Laura - great quesions that force me to search my soul and examine life as I live it. - a bunch of my stream of consciousness coming through :)

Laura said...

Aimee~
I know what you mean about your thoughts being "dizzy-ing". I feel like that a lot. A lot of my reading lately has stimulated my thoughts to an almost overwhelming point. I related to that feeling of "auto-pilot" too, as you described your nightly routine. Before starting back at school, my life sounded a lot like that with the addition of an hour drive too and from work. I often wonder what I could have done with all of that time that I spent driving to and from work for 13 years. I see how precious time is and I want my time now to be rich and full.

I am glad that you are engaging with "The Artist's Way". That was a very influential book for me and definately made me more aware of the direction I wanted my life to take~that being a creative life. I loved how you are stepping back and recognizing themes and interests. Those are important! Your "glow" description conjured up many images in my mind.

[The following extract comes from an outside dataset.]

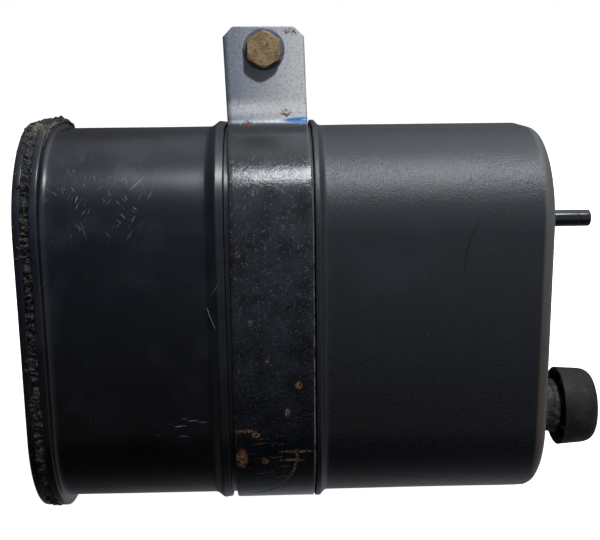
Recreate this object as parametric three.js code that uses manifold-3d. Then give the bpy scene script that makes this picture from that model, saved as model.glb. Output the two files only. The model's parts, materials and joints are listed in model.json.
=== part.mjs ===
// Strap-mounted reservoir canister: a moulded box with a welded end cover, held by a bolted steel clamp band.
// Millimetres, +Z up. X runs along the box from the welded cover (-X) to the port end (+X). -Y is its front.
// The pieces are drawn about the middle of the box, and the group then moves the origin to the clamp's bolt.
import * as THREE from "three";
import { mergeVertices } from "three/addons/utils/BufferGeometryUtils.js";
import Module from "manifold-3d";

const wasm = await Module();
wasm.setup();

// ---- Driving dimensions ----
const GAP = 0.3; // between pieces that touch
const BOX = {
  depth: 96,
  height: 155.7,
  corner: 38,
  wall: 2.6,
  endRound: 5,
  coverEnd: -101.6,
  portEnd: 105.6,
};
const WELD = {
  coverPlate: 3.2,
  coverProud: 3.9,
  coverChamfer: 1,
  land: 2, // how far the welding land stands out past the skin
  flashLength: 3,
  flashProud: 4.7,
  flashRound: 0.8,
  flangeLength: 3.2,
  flangeProud: 4.2,
  fillet: 2.2,
};
const RIB = { height: 2.4, left: [-28.3, -25.6, -22.5], right: [12.4, 14.4, 16.4] };
const BAND = { width: 32.2, thick: 2, middle: -4.2, lean: 0.033, leanFrom: 50 };
const TAB = {
  front: -17.4, // the front tab's front face
  slot: 3, // between the two tabs, for the carrying bracket
  top: 118.6,
  cut: [7, 5.5],
  frontBend: 7,
  rearBend: 5,
  boltZ: 109.7,
  hole: 4.5,
};
const BOLT = { flats: 13, head: 5.3, crown: 1, shank: 3.9, point: 0.9, length: 20 };
const WASHER = { thick: 1.6, radius: 8.2, bore: 4.2 };
const NUT = { thick: 6.5, bore: 4.15 };
const NIPPLE = { z: 37.3, outer: 3.6, bore: 2.2, length: 27.7, round: 1 };
const NECK = { z: -48.3, collar: 11.9, collarLength: 16, stem: 7.5, stemEnd: 131, bore: 5, spigot: 6.5 };
const CAP = { rim: 122.2, face: 138.3, outer: 17.4, wall: 2.2, round: 5, top: 3.6, sleeve: 1.5, cone: 1 };
const PARTITION = { thick: 2.4, from: -80 };
const STACK = { plate: 2.2, felt: 4.2, plenum: 8.4, retainerFace: -72.5, springSeat: 3.2, boss: 13 };
const SLOT = { rows: [12, 24, 36, 48, 60], columns: [-21, 0, 21], length: 16, width: 4 };
const FOOT = { y: 30, z: [6, 36], side: 4 };
const SPRING = { wire: 1.1, radius: 15.6, turns: 3.5, steps: 44 };
const PANEL = { recess: 1.2, inset: 9, barZ: [-36, -12, 12, 36], barReach: 36, barWidth: 3 };

const CORNER_STEPS = 9; // flat steps in each rounded corner of the box
const halfY = BOX.depth / 2;
const halfZ = BOX.height / 2;

// ---- Finishes ----
const material = (name, color, roughness, metalness = 0) => {
  const made = new THREE.MeshStandardMaterial({ color, roughness, metalness });
  made.name = name;
  return made;
};
const FINISH = {
  plastic: material("moulded_nylon", 0x191c20, 0.45),
  flash: material("weld_flash", 0x2a2724, 0.9),
  band: material("painted_steel", 0x1b1d22, 0.35, 0.4),
  zinc: material("rusty_zinc", 0x6b5a3e, 0.6, 0.7),
  rubber: material("rubber", 0x2b2928, 0.8),
  tube: material("gloss_tube", 0x14161c, 0.2),
  felt: material("felt", 0x8b8577, 1),
  granules: material("granules", 0x1a1a1a, 0.95),
  spring: material("spring_steel", 0x9a9a96, 0.35, 0.9),
};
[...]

I also appreciated you sharing your favorite books with us and would always welcome new suggestions. I have had a longing for my books lately (they are in storage in the basement since my move) and have been revisiting some that I haven't looked at in awhile. My cousin Suzy had said to me when I was visiting her new home that she recognized how many books that she had about herbs. I wonder if our books reflect our inner desires in some way and if anyone else felt that way too?